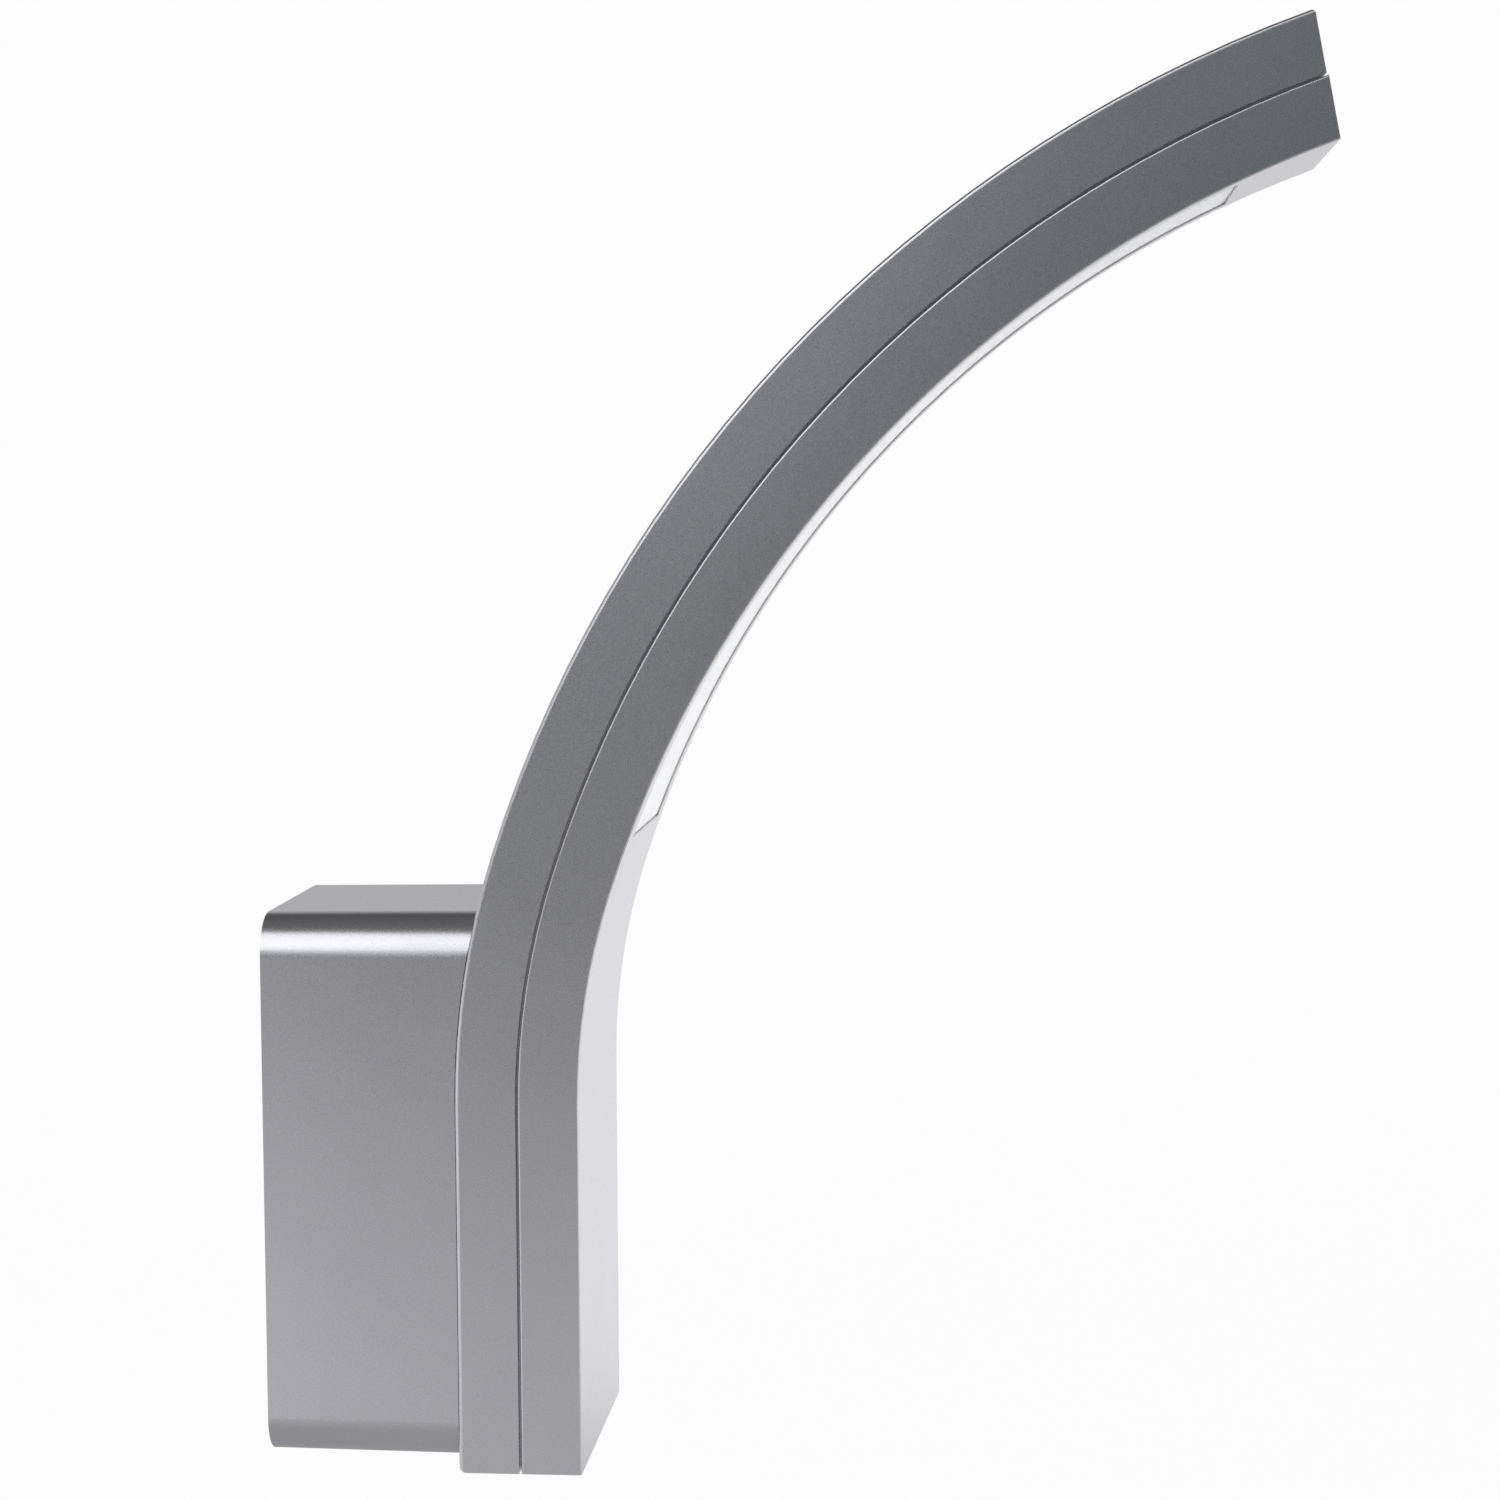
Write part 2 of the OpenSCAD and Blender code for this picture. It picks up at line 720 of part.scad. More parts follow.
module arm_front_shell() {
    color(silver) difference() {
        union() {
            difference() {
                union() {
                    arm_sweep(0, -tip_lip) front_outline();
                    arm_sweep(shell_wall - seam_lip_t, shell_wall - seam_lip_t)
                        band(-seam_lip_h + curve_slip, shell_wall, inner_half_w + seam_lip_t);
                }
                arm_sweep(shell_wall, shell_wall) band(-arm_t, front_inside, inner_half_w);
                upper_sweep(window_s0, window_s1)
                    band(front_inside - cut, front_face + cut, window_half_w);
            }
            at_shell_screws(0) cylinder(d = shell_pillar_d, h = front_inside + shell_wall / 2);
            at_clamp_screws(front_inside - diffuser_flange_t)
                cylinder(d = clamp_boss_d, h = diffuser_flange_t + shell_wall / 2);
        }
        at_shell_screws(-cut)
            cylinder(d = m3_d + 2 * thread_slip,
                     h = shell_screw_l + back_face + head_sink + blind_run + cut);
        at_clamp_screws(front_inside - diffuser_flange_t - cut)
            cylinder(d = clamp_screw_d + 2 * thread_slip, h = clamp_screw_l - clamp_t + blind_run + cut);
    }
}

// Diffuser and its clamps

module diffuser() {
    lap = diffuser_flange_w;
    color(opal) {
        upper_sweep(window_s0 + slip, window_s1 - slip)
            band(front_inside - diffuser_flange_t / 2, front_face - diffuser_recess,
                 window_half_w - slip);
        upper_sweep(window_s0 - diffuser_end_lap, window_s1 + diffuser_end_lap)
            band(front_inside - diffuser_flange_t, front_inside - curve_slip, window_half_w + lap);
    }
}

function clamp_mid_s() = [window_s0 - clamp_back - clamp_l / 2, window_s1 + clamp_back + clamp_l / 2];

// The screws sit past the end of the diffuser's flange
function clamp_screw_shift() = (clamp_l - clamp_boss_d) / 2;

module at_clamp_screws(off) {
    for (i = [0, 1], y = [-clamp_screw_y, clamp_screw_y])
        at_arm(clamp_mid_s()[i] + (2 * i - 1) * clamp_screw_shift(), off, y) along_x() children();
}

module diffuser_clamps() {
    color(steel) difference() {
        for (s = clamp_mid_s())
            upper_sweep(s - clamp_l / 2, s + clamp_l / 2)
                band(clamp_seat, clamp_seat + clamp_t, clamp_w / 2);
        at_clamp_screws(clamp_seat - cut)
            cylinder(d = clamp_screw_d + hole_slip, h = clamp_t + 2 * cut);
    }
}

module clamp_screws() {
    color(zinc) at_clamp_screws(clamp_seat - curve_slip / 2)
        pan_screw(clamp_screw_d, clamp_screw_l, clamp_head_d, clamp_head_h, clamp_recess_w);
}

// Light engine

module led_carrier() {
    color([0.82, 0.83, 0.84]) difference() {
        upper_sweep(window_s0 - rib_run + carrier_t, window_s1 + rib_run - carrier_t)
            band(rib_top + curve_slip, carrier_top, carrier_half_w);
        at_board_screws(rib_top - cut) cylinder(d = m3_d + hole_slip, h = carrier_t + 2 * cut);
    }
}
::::
▶ [SHORT TASK]: Please set down the whole listing above without altering a single line.

▶ [SOLUTION FOR THIS EXERCISE]:
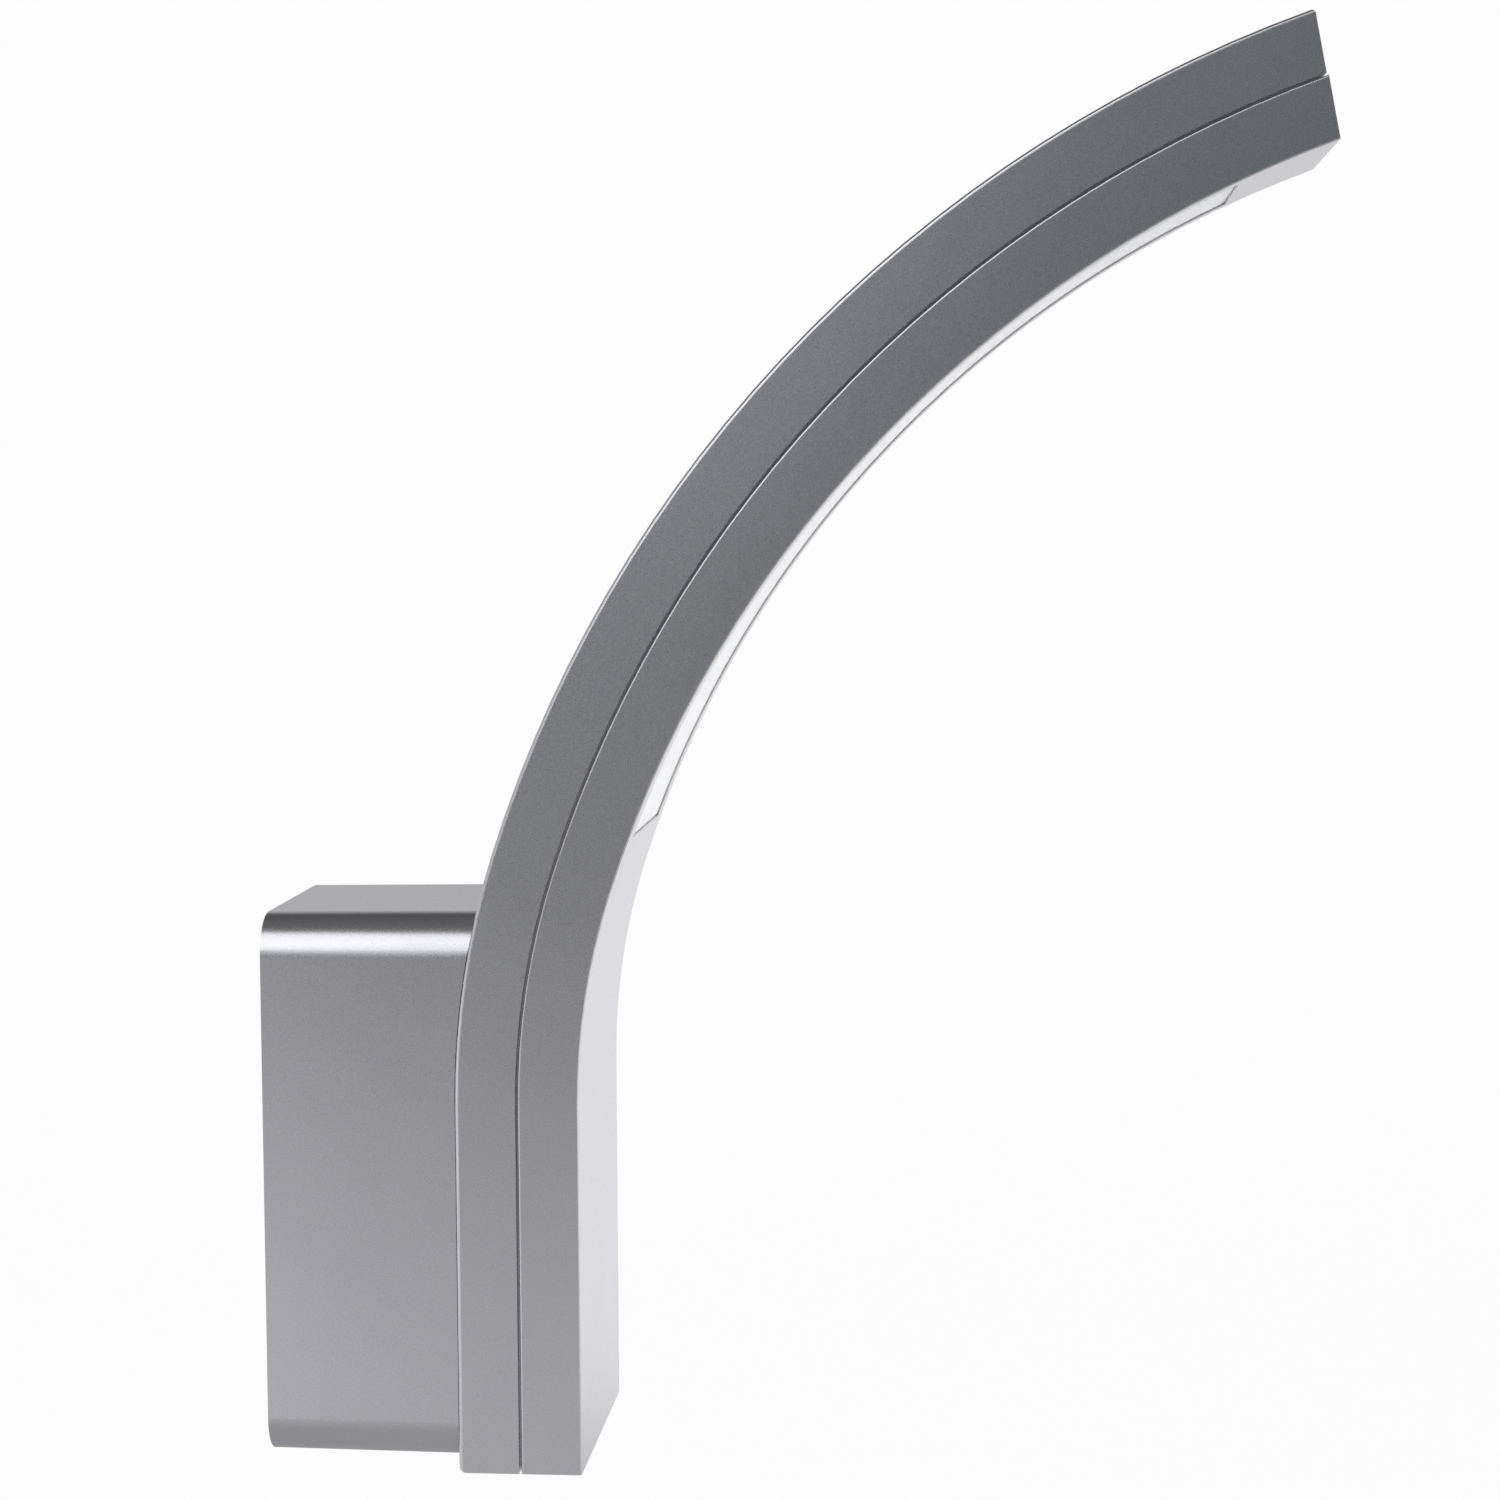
Write part 2 of the OpenSCAD and Blender code for this picture. It picks up at line 720 of part.scad. More parts follow.
module arm_front_shell() {
    color(silver) difference() {
        union() {
            difference() {
                union() {
                    arm_sweep(0, -tip_lip) front_outline();
                    arm_sweep(shell_wall - seam_lip_t, shell_wall - seam_lip_t)
                        band(-seam_lip_h + curve_slip, shell_wall, inner_half_w + seam_lip_t);
                }
                arm_sweep(shell_wall, shell_wall) band(-arm_t, front_inside, inner_half_w);
                upper_sweep(window_s0, window_s1)
                    band(front_inside - cut, front_face + cut, window_half_w);
            }
            at_shell_screws(0) cylinder(d = shell_pillar_d, h = front_inside + shell_wall / 2);
            at_clamp_screws(front_inside - diffuser_flange_t)
                cylinder(d = clamp_boss_d, h = diffuser_flange_t + shell_wall / 2);
        }
        at_shell_screws(-cut)
            cylinder(d = m3_d + 2 * thread_slip,
                     h = shell_screw_l + back_face + head_sink + blind_run + cut);
        at_clamp_screws(front_inside - diffuser_flange_t - cut)
            cylinder(d = clamp_screw_d + 2 * thread_slip, h = clamp_screw_l - clamp_t + blind_run + cut);
    }
}

// Diffuser and its clamps

module diffuser() {
    lap = diffuser_flange_w;
    color(opal) {
        upper_sweep(window_s0 + slip, window_s1 - slip)
            band(front_inside - diffuser_flange_t / 2, front_face - diffuser_recess,
                 window_half_w - slip);
        upper_sweep(window_s0 - diffuser_end_lap, window_s1 + diffuser_end_lap)
            band(front_inside - diffuser_flange_t, front_inside - curve_slip, window_half_w + lap);
    }
}

function clamp_mid_s() = [window_s0 - clamp_back - clamp_l / 2, window_s1 + clamp_back + clamp_l / 2];

// The screws sit past the end of the diffuser's flange
function clamp_screw_shift() = (clamp_l - clamp_boss_d) / 2;

module at_clamp_screws(off) {
    for (i = [0, 1], y = [-clamp_screw_y, clamp_screw_y])
        at_arm(clamp_mid_s()[i] + (2 * i - 1) * clamp_screw_shift(), off, y) along_x() children();
}

module diffuser_clamps() {
    color(steel) difference() {
        for (s = clamp_mid_s())
            upper_sweep(s - clamp_l / 2, s + clamp_l / 2)
                band(clamp_seat, clamp_seat + clamp_t, clamp_w / 2);
        at_clamp_screws(clamp_seat - cut)
            cylinder(d = clamp_screw_d + hole_slip, h = clamp_t + 2 * cut);
    }
}

module clamp_screws() {
    color(zinc) at_clamp_screws(clamp_seat - curve_slip / 2)
        pan_screw(clamp_screw_d, clamp_screw_l, clamp_head_d, clamp_head_h, clamp_recess_w);
}

// Light engine

module led_carrier() {
    color([0.82, 0.83, 0.84]) difference() {
        upper_sweep(window_s0 - rib_run + carrier_t, window_s1 + rib_run - carrier_t)
            band(rib_top + curve_slip, carrier_top, carrier_half_w);
        at_board_screws(rib_top - cut) cylinder(d = m3_d + hole_slip, h = carrier_t + 2 * cut);
    }
}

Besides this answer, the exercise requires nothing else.